I feel like there's probably an excellent reason that the order is the way it is, due to the wonderful process of time.

This feels a lot like saying "let's just blow up the tax code and rewrite it!" And we end up generating the same 2 million lines of policy to close all of the loopholes all over again.

This assumes some of the the 2 millions lines weren’t written specifically to introduce loopholes.

> I feel like there's probably an excellent reason that the order is the way it is, due to the wonderful process of time.

But this assumes that the process of time is tending towards the better. Each change that was made was surely made on the basis of experience and created a local improvement, but that doesn't mean that they operate well together.

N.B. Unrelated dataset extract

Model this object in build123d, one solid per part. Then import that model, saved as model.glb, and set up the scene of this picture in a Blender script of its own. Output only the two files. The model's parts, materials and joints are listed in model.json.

(Nor, of course, does it mean that they are likely to be so easily fixed that it can be done in a tossed-off HN comment.)

  • > this assumes that the process of time is tending towards the better.

    Yes, this I generally believe, at least as far as societal maturity is concerned. We still have our moments, of course.

    • > Yes, this I generally believe, at least as far as societal maturity is concerned.

      That's probably too big a discussion for here, but, on the institutional rather than the societal level, is that what you observe? Certainly it seems to me that institutions just accumulate more and more cruft over time, and, though "throw it out and re-write it" is, as well documented, rarely the right answer, neither is "trust that things are as they are because time has optimized them."